SHORT EXERCISE: Identify the lines bearing the string "this" and gather them.
○ ○ ○
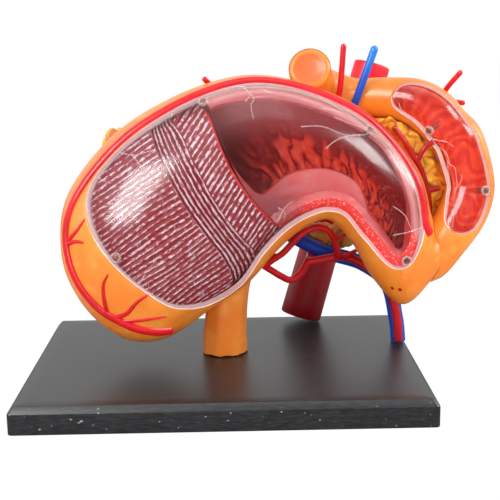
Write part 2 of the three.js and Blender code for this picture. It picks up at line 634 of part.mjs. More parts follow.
function duodenumShells() {
  const radius = duodenumRadius.getPoint(0.5).x;
  const seam = THREE.MathUtils.radToDeg(GAP / 2 / radius);
  const wall = { from: 0, to: lastStation, outside: 0, inside: -DUODENUM_WALL, rings: DUODENUM_RINGS,
    sides: DUODENUM_SIDES / 2 };
  const front = duodenumWall({ ...wall, start: -90 + seam, end: 90 - seam });
  const rear = duodenumWall({ ...wall, start: 90 + seam, end: 270 - seam });
  const opening = duodenumPane(PANE_GAP, DUODENUM_WALL, -2 * DUODENUM_WALL);
  return {
    front: mainBody(cut(clearOfStomach(front), [opening, jejunumRoom, ...duodenumPinHoles])),
    rear: mainBody(cut(clearOfStomach(rear), [jejunumRoom])),
  };
}

function duodenumWindow() {
  return mainBody(cut(duodenumPane(0, 0, -DUODENUM_WALL), duodenumPinHoles));
}

/** Height of the ring folds inside the duodenum. */
function ringFolds(station) {
  const length = (station * duodenumPath.getLength()) / lastStation;
  return -DUODENUM_FOLD_HEIGHT * Math.max(Math.sin((2 * Math.PI * length) / DUODENUM_FOLD_PITCH), 0);
}

function duodenalLining() {
  const { from, to, opening } = DUODENUM_LINING;
  const outside = -DUODENUM_WALL - DUODENUM_LINING_GAP;
  const wall = duodenumWall({ from, to, start: opening[1], end: 360 + opening[0], outside,
    inside: outside - DUODENUM_LINING_WALL, rings: LINING_RINGS, sides: LINING_SIDES, relief: ringFolds });
  return mainBody(cut(wall, duodenumPinHoles));
}

/** The cut-off start of the jejunum: a round stub with a soft rim and a dished end. */
function jejunumSolid(grow) {
  const path = curveThrough(JEJUNUM);
  const last = JEJUNUM.length - 1;
  const radius = JEJUNUM[last][3];
  const radii = JEJUNUM.map((point) => point[3] + grow);
  const body = tube(JEJUNUM, radii, { steps: 5, sides: JEJUNUM_SIDES, flat: grow === 0 });
  const end = path.getPoint(1);
  const tangent = path.getTangent(1);
  const dish = rod(end.clone().addScaledVector(tangent, -JEJUNUM_DISH_DEPTH),
    end.clone().addScaledVector(tangent, radius), radius - JEJUNUM_RIM, JEJUNUM_SIDES);
  return body.subtract(dish);
}

const jejunumRoom = jejunumSolid(GAP);

// Vessels

const AORTA_SIDES = 20;

function aortaAxis() {
  const direction = vector(AORTA_DIRECTION).normalize();
  const lift = GAP + (AORTA_FOOT_DIAMETER / 2) * Math.sqrt(1 - direction.z ** 2);
  const foot = new THREE.Vector3(AORTA_FOOT[0], AORTA_FOOT[1], lift);
  return { foot, direction, top: foot.clone().addScaledVector(direction, AORTA_LENGTH) };
}

function aortaRod(grow) {
  const { foot, top } = aortaAxis();
  return rod(foot, top, AORTA_FOOT_DIAMETER / 2 + grow, AORTA_SIDES, AORTA_TOP_DIAMETER / 2 + grow);
}

const aortaRoom = aortaRod(GAP);

/** Where the celiac trunk meets the aorta's front, with the fitting gap between them. */
function celiacSeat() {
  const { foot, direction } = aortaAxis();
  const [, , height] = CELIAC_TRUNK[CELIAC_TRUNK.length - 1];
  const centre = foot.clone().addScaledVector(direction, (height - foot.z) / direction.z);
  return [centre.x - 1, centre.y - AORTA_TOP_DIAMETER / 2, height];
}

const trunkTube = (grow) => tube([...CELIAC_TRUNK, celiacSeat()], CELIAC_TRUNK_DIAMETER / 2 + grow);

function celiacTree() {
  const { left, front, height } = HEPATIC_END;
  const hepatic = tube([...HEPATIC_ARTERY, [PORTAL_FOOT[0] - left, PORTAL_FOOT[1] - front, height]],
    HEPATIC_ARTERY_DIAMETER / 2, { steps: 15, sides: 6 });
  const gastric = [LEFT_GASTRIC, RIGHT_GASTRIC]
    .map((route) => tube(route, GASTRIC_ARTERY_DIAMETER / 2, { steps: 12, sides: 5 }));
  const twigs = GASTRIC_TWIGS.map((route) => tube(route, TWIG_DIAMETER / 2, { steps: 1, sides: 5 }));
  const tree = join([hepatic, trunkTube(0), ...gastric, ...twigs]);
  return mainBody(cut(clearOfStomach(tree), [aortaRoom, portalRoom]));
}

const portalRoute = [...PORTAL_VEIN,
  [PORTAL_FOOT[0] - PORTAL_LEG.lean, PORTAL_FOOT[1], PORTAL_LEG.height], [...PORTAL_FOOT, -1]];
const portalTube = (grow) => tube(portalRoute, PORTAL_VEIN_DIAMETER / 2 + grow, { steps: 15, sides: 8 });
const portalRoom = portalTube(GAP);

function portalVein() {
  return mainBody(standOnPlate(clearOfStomach(portalTube(0))));
}

const duodenumSolid = (grow) => loft([
  [duodenumPath.getPoint(0)],
  ...Array.from({ length: DUODENUM_RINGS + 1 }, (_, i) => Array.from({ length: DUODENUM_SIDES }, (__, j) => (
    duodenumPoint((i / DUODENUM_RINGS) * lastStation, (j / DUODENUM_SIDES) * 360, grow)
  ))),
  [duodenumPath.getPoint(1)],
]);
const duodenumRoom = duodenumSolid(GAP);

const clearOfGut = (solid) => cut(clearOfStomach(solid), [duodenumRoom, jejunumRoom]);
const branchTree = (routes, grow = 0) => (
  join(routes.map((route) => tube(route, BRANCH_DIAMETER / 2 + grow, { sides: BRANCH_SIDES })))
);
const branchRoom = (routes) => branchTree(routes, GAP);

// Pancreas

/** A gland round a route: a tube whose skin swells in staggered lobes. */
function gland(route, radii) {
  const path = curveThrough(route);
  const radiusAt = (share) => THREE.MathUtils.lerp(...radii, share);
  const length = path.getLength();
  const steps = Math.ceil((LOBE_STEPS * length) / LOBE_PITCH);
  const frames = path.computeFrenetFrames(steps, false);
  const swell = (share, angle) => (
    LOBE_RISE * Math.cos((2 * Math.PI * share * length) / LOBE_PITCH) * Math.cos(LOBES_AROUND * angle)
  );
  const rings = Array.from({ length: steps + 1 }, (_, i) => Array.from({ length: GLAND_SIDES }, (__, j) => {
    const angle = (j / GLAND_SIDES) * 2 * Math.PI;
    const size = radiusAt(i / steps) + swell(i / steps, angle);
    return path.getPoint(i / steps).addScaledVector(frames.normals[i], size * Math.cos(angle))
      .addScaledVector(frames.binormals[i], size * Math.sin(angle));
  }));
  const tip = (at, sign) => path.getPoint(at).addScaledVector(path.getTangent(at), (sign * radii[at]) / 2);
  return loft([[tip(0, -1)], ...rings, [tip(1, 1)]]);
}

function pancreas() {
  const head = gland(PANCREAS_HEAD, [PANCREAS_BODY_RADIUS, PANCREAS_HEAD_RADIUS]);
  const body = gland(PANCREAS_BODY, [PANCREAS_HEAD_RADIUS, PANCREAS_TAIL_RADIUS]);
  const branches = [LOWER_DUODENAL_ARTERY, GASTRODUODENAL_ARTERY, [SPLENIC_ARTERY]].map(branchRoom);
  const rooms = [aortaRoom, portalRoom, trunkTube(GAP), mesentericArtery(GAP), mesentericVein(GAP)];
  return mainBody(cut(clearOfGut(join([head, body])), [...rooms, ...branches]));
}

const mesentericArtery = (grow) => tube(MESENTERIC_ARTERY, MESENTERIC_ARTERY_DIAMETER / 2 + grow);
const mesentericVein = (grow) => tube(MESENTERIC_VEIN, MESENTERIC_VEIN_DIAMETER / 2 + grow);

function splenicArtery() {
  return mainBody(cut(clearOfStomach(branchTree([SPLENIC_ARTERY])), [aortaRoom, portalRoom, trunkTube(GAP)]));
}

// Finishes

const finish = (color, roughness, options = {}) => ({ color, roughness, metalness: 0, ...options });
const FINISHES = {
  plate: finish(0x1c1d1f, 0.45),
  orange: finish(0xf08c3c, 0.3),
  clear: finish(0xe8b8b4, 0.05, { transparent: true, opacity: 0.35 }),
  pin: finish(0x6a3a28, 0.4),
  lining: finish(0x8c1c20, 0.35),
  muscle: finish(0x9a3038, 0.5),
  artery: finish(0xd8161e, 0.3),
  vein: finish(0x1c49b8, 0.3),
  pancreas: finish(0xe8a428, 0.45),
};

/** Adds a solid to a group as a named piece. */
function addPiece(group, name, solid, look) {
  const { vertProperties, triVerts } = solid.getMesh();
  const geometry = new THREE.BufferGeometry();
  geometry.setAttribute('position', new THREE.BufferAttribute(vertProperties, 3));
  geometry.setIndex(new THREE.BufferAttribute(triVerts, 1));
  geometry.computeVertexNormals();
  const mesh = new THREE.Mesh(geometry, new THREE.MeshStandardMaterial(look));
  mesh.name = name;
  group.add(mesh);
}

// Assembly

const model = new THREE.Group();
addPiece(model, 'base_plate', basePlate(), FINISHES.plate);

const organ = new THREE.Group();
organ.position.z = PLATE_HEIGHT;
model.add(organ);

const shells = stomachShells();
addPiece(organ, 'stomach_rear_shell', shells.rear, FINISHES.orange);
addPiece(organ, 'stomach_front_shell', shells.front, FINISHES.orange);
addPiece(organ, 'stomach_window', stomachWindow(), FINISHES.clear);
pinPlaces.forEach((place, i) => {
  addPiece(organ, `stomach_window_pin_${i + 1}`, pinSolid(place, pinDepth, pinRadius), FINISHES.pin);
});
addPiece(organ, 'gastric_lining', gastricLining(), FINISHES.lining);
addPiece(organ, 'muscle_layer_panel', musclePanel(), FINISHES.muscle);
addPiece(organ, 'gastroepiploic_artery', gastroepiploicArtery(), FINISHES.artery);
addPiece(organ, 'esophagus', esophagus(), FINISHES.orange);

const duodenum = duodenumShells();
addPiece(organ, 'duodenum_front_shell', duodenum.front, FINISHES.orange);
addPiece(organ, 'duodenum_rear_shell', duodenum.rear, FINISHES.orange);
addPiece(organ, 'duodenum_window', duodenumWindow(), FINISHES.clear);
duodenumPinPlaces.forEach((place, i) => {
  addPiece(organ, `duodenum_window_pin_${i + 1}`, pinSolid(place, duodenumPinDepth, pinRadius), FINISHES.pin);
});
addPiece(organ, 'duodenal_lining', duodenalLining(), FINISHES.lining);
addPiece(organ, 'jejunum_stub', mainBody(clearOfStomach(jejunumSolid(0))), FINISHES.orange);

addPiece(organ, 'pancreas', pancreas(), FINISHES.pancreas);
addPiece(organ, 'abdominal_aorta', aortaRod(0), FINISHES.artery);
addPiece(organ, 'celiac_artery_tree', celiacTree(), FINISHES.artery);
addPiece(organ, 'portal_vein', portalVein(), FINISHES.vein);
addPiece(organ, 'superior_mesenteric_artery', mainBody(clearOfGut(mesentericArtery(0))), FINISHES.artery);
addPiece(organ, 'superior_mesenteric_vein', mainBody(clearOfGut(mesentericVein(0))), FINISHES.vein);
addPiece(organ, 'gastroduodenal_artery', mainBody(clearOfGut(branchTree(GASTRODUODENAL_ARTERY))),
  FINISHES.artery);
addPiece(organ, 'lower_duodenal_artery', mainBody(clearOfGut(branchTree(LOWER_DUODENAL_ARTERY))),
  FINISHES.artery);
addPiece(organ, 'splenic_artery', splenicArtery(), FINISHES.artery);
addPiece(organ, 'short_gastric_artery', mainBody(clearOfStomach(branchTree([SHORT_GASTRIC_ARTERY]))),
  FINISHES.artery);

export default model;
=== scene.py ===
"""Stomach anatomy model: the dressed pieces, their finishes, the lights and the camera."""

from __future__ import annotations

import logging
import math
from dataclasses import dataclass, field
from enum import Enum
from functools import cache
from typing import Callable, Sequence

import bmesh
import bpy
import numpy as np
from mathutils import Matrix

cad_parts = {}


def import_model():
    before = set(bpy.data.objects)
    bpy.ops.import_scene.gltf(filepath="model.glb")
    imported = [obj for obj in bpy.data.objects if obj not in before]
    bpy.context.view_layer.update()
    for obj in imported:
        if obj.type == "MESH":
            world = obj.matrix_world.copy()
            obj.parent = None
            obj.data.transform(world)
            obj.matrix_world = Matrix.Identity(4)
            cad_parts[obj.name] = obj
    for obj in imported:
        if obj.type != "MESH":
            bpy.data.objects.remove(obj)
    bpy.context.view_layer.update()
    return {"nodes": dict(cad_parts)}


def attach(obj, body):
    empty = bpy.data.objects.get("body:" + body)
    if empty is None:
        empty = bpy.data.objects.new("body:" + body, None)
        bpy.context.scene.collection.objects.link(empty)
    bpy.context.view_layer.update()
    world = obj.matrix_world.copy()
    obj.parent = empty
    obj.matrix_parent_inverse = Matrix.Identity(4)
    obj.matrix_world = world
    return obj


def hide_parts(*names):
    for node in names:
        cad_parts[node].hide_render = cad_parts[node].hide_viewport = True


log = logging.getLogger("stomach_model")

# Metres in a millimetre, and heights in millimetres
MM = 0.001
PLATE_TOP = 8.0
FOOT_LEVEL = 8.3

Array = np.ndarray
Colour = tuple[float, float, float]
Places = tuple[tuple[float, float], ...]
Route = tuple[tuple[float, float, float], ...]
Stripes = Callable[[Array, Array], tuple[Array, Array]]
Piece = bpy.types.Object
Material = bpy.types.Material
Socket = bpy.types.NodeSocket


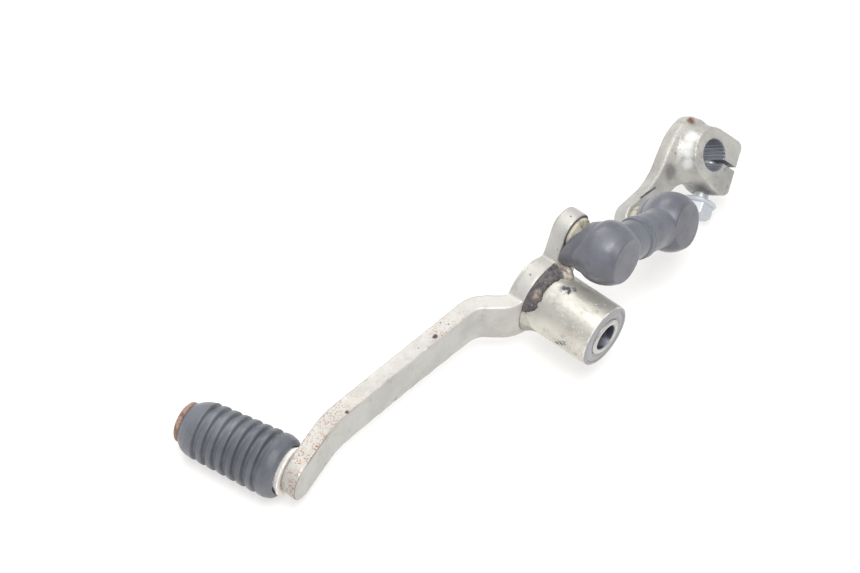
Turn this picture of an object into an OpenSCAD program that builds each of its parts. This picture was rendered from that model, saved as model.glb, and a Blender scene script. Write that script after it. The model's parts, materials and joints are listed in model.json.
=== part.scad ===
// Gear shift lever for a motorcycle: a bent steel pedal that turns on a pivot sleeve, a rubber foot
// peg, a short link with two booted ball joints, and a splined clamp arm for the gearbox shaft.
// X runs along the pivot axis towards the open end of the boss, Y runs forwards from the peg to the
// clamp arm, and Z is up. The origin is the pivot axis at the open end face of the boss.

/* [Pose on a bench] */
// Angle at which the pedal leans forwards when the lever lies on a bench
pitch = 4.71; // [0:0.01:8]

/* [Pedal bar] */
// Thickness of the flat bar
bar_t = 6; // [4:0.5:8]
// Depth of the bar at the middle of its length
bar_h = 14; // [12:0.5:16]
// Distance of the hub plate's near face behind the open end of the boss
plate_x = 25.5; // [20:0.5:32]
// Radius of the hub plate around the pivot
hub_r = 13; // [12.5:0.5:16]

/* [Pivot boss] */
// Outside radius of the boss tube
boss_r = 11; // [10:0.5:13]
// Length of the boss tube
boss_len = 33; // [28:0.5:40]
// Outside radius of the pivot sleeve
sleeve_r = 6.5; // [6:0.1:7]
// Radius of the hole for the pivot bolt
pivot_bore_r = 4.5; // [4:0.1:5]

/* [Foot peg] */
// Distance from the bar's outer face to the end of the peg
peg_len = 38; // [34:1:48]
// Radius of the rubber at its lever end
rubber_r = 10.55; // [9:0.05:12]
// Radius of the last narrow rib at the free end
rubber_tip_r = 9.7; // [8:0.05:11]
// Number of grooves around the rubber
grooves = 7; // [4:1:9]
// Turn of the peg away from the pivot axis
peg_yaw = 11.9; // [0:0.1:20]

/* [Link] */
// Distance between the two ball centres
link_len = 40.5; // [38:0.5:60]
// Angle at which the link drops away from the pedal
link_drop = 25.3; // [10:0.1:40]
// Roll of the front socket about the link
front_roll = 9; // [0:1:12]
// Roll of the rear socket about the link
rear_roll = 20; // [12:1:26]

/* [Shift arm] */
// Distance from the ball stud to the spline centre
arm_len = 37.9; // [32:0.1:45]
// Tilt of the arm's spline axis above the pivot axis
arm_tilt = 33.9; // [25:0.1:40]
// Swing of the spline axis towards the front
arm_yaw = 3.3; // [-4:0.1:10]
// Rise of the arm from the ball stud to the splines
arm_rise = 0.8; // [-10:0.1:20]
// Width of the clamp along the spline
clamp_w = 13; // [11:0.5:16]
// Radius of the splined bore over the tooth tips
spline_r = 5.5; // [5:0.1:6.5]

/* [Hidden] */

round_fn = 96;
steel = "#c9c7c0";
forged = "#bdbdb8";
bare = "#dcdcd8";
rust = "#8a5a3c";
black_rubber = "#33363c";
boot_rubber = "#43454d";
nylon = "#e8e4d6";

// Pedal, in its own frame: the pivot axis is X and the bar lies along the XY plane.
mid_x = -plate_x - bar_t / 2;
bend_peg = [-41.6, -85];
bend_jog = [-38.0, -21.2];
bend_hub = [mid_x, -12.9];
peg_root = [-38.0, -103.5];
peg_z = -0.68;
peg_end_r = 7.0;
peg_cover = 1.7;
peg_end = [-38.2, -102.9];
eye = [15.2, 18.6];
eye_r = 6.75;
arm_root = [8.3, 0];

// Ball joints
ball_r = 4.5;
seat_r = 5.7;
fit_gap = 0.06;
stud_len = 12.3;
rear_stud_len = 14.5;
neck_r = 2.9;
plug_face = 6.2;
boot_r = 10.7;
boot_face = 8.1;
rear_boot_r = 10.3;
rear_boot_face = 6.65;
boot_face_r = 7.8;
cuff_r = 6.7;
cuff_bore_r = 5.9;
front_cuff_end = link_len * 0.5;
shank_r = 5.1;
shank_end = 15.5;
rod_r = 3;
nut_af = 10;
nut_h = 4;

// Shift arm, in its own frame: the spline axis is Z, the near face is z = 0, the stud is at -X.
arm_t = 6;
arm_eye_r = 6.5;
ring_r = 9.7;
ring_foot_r = 10.9;
slot_angle = -60.6;
slot_w = 1.3;
jaw_len = 12.4;
teeth = 28;
tooth_h = 0.5;
bolt_x = 8.5;
bolt_z = -8.6;
bolt_r = 2.65;
bolt_seat = -14;
bolt_af = 10;

front_ball = [-plate_x + stud_len, eye[0], eye[1]];
stud_plate = -clamp_w + arm_t;

// ---------------------------------------------------------------- frames
module in_pedal() {
    rotate([pitch, 0, 0]) children();
}

module in_link() {
    in_pedal() translate(front_ball) rotate([-link_drop, 0, 0]) children();
}

// The axis of each socket is the local X axis.
module in_front_socket() {
    in_link() rotate([0, -front_roll, 0]) children();
}

module in_rear_socket() {
    in_link() translate([0, link_len, 0]) rotate([0, -rear_roll, 0]) mirror([0, 1, 0]) children();
}

// Frame of the rear ball: its local X axis is the axis of the ball stud and of the splines.
module in_rear_stud() {
    in_pedal() translate(front_ball + link_len * [0, cos(link_drop), -sin(link_drop)])
        rotate([0, -arm_tilt, arm_yaw]) children();
}

module in_arm() {
    in_rear_stud() rotate([90, 0, 90]) rotate([0, 0, arm_rise])
        translate([arm_len, 0, -rear_stud_len - stud_plate]) children();
}

module in_peg() {
    in_pedal() translate([peg_root[0], peg_root[1], peg_z]) rotate([0, 0, peg_yaw])
        rotate([0, -90, 0]) translate([0, 0, bar_t / 2]) children();
}

// A solid of revolution about the local X axis from a list of [distance, radius] points.
module turned_x(points) {
    rotate([0, 90, 0]) rotate_extrude($fn = round_fn) polygon([for (p = points) [p[1], p[0]]]);
}

// ---------------------------------------------------------------- pedal bar
// Left-hand edge of a bent strip: the corner of each bend, opened out into an arc.
function unit(v) = v / norm(v);
function left(v) = [-v[1], v[0]];
function bend_arc(a, b, c, r, side, w) =
    let (
        u = unit(b - a),
        v = unit(c - b),
        turn = atan2(u[0] * v[1] - u[1] * v[0], u * v),
        start = b - u * r * tan(abs(turn) / 2),
        centre = start + left(u) * r * sign(turn),
        rr = r - side * sign(turn) * w,
        first = atan2(u[1], u[0]) - 90 * sign(turn),
        steps = max(4, ceil(abs(turn) / 4))
    )
    [for (i = [0 : steps]) centre + rr * [cos(first + turn * i / steps), sin(first + turn * i / steps)]];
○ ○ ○
WRITTEN SOLUTION:
Write part 2 of the three.js and Blender code for this picture. It picks up at line 634 of part.mjs. More parts follow.
Turn this picture of an object into an OpenSCAD program that builds each of its parts. This picture was rendered from that model, saved as model.glb, and a Blender scene script. Write that script after it. The model's parts, materials and joints are listed in model.json.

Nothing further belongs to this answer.